6.1. Definition of Confidential Information. As used herein, "Confidential Information" means all confidential information disclosed by a party ("Disclosing Party") to the other party ("Receiving Party"), whether electronically, orally or in writing, that (i) if disclosed in tangible form, is conspicuously marked as "Confidential", and (ii) if disclosed in non-tangible form, is identified as confidential at the time of disclosure and summarized in tangible form conspicuously marked "Confidential" within 30 days of the original disclosure. In addition, Your Confidential Information shall include Your Content; Our Confidential Information shall include the Services; and Confidential Information of each party shall include the terms and conditions of this Agreement and all Order Forms (including pricing), as well as business and marketing plans, technology and technical information, product plans and designs, and business processes disclosed by such party (provided that either party may disclose the terms and conditions of this Agreement and any Order Forms to potential investors and acquirers in connection with bona fide financing or acquisition due diligence). However, Confidential Information shall not include any information that (a) is or becomes generally known to the public without breach of any obligation of confidentiality owed to the Disclosing Party, (b) was known to the Receiving Party prior to its disclosure by the Disclosing Party without breach of any obligation of confidentiality owed to the Disclosing Party, (c) is received from a third party without breach of any obligation of confidentiality owed to the Disclosing Party, or (d) was independently developed by the Receiving Party.

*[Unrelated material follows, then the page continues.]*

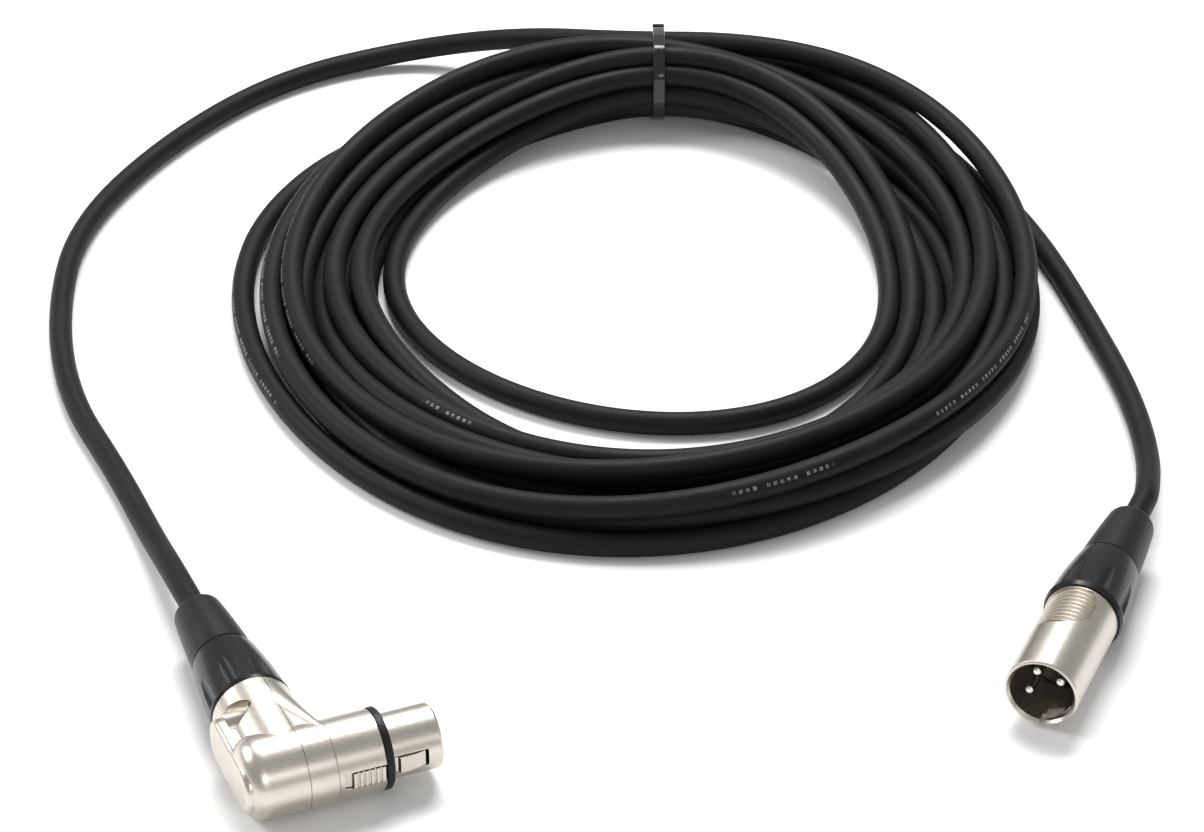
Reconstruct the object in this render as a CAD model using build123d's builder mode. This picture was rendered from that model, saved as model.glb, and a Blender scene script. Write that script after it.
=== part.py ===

6.2. Protection of Confidential Information. Except as otherwise permitted in writing by the Disclosing Party, (a) the Receiving Party shall use the same degree of care that it uses to protect the confidentiality of its own confidential information of like kind (but in no event less than reasonable care) not to disclose or use any Confidential Information of the Disclosing Party in the Receiving Party's possession for any purpose outside the scope of this Agreement and (b) the Receiving Party shall only disclose Confidential Information of the Disclosing Party to those of its employees, contractors, and agents who need such access for purposes consistent with this Agreement and who have signed confidentiality agreements with the Receiving Party containing protections no less stringent than those herein. Neither party will disclose the terms of this Agreement or any Order Form to any third party other than as permitted in Section 6.1 or to its Affiliates, legal counsel and accountants without the other party's prior written consent, provided that a party that makes any such disclosure to its Affiliate, legal counsel or accountants will remain responsible for such Affiliate's, legal counsel's or accountant's compliance with this Section 6.2. For clarity, You acknowledge and agree that We have no control over (or responsibility for) any information that You may provide to, store on, or otherwise process using any Third-Party Applications.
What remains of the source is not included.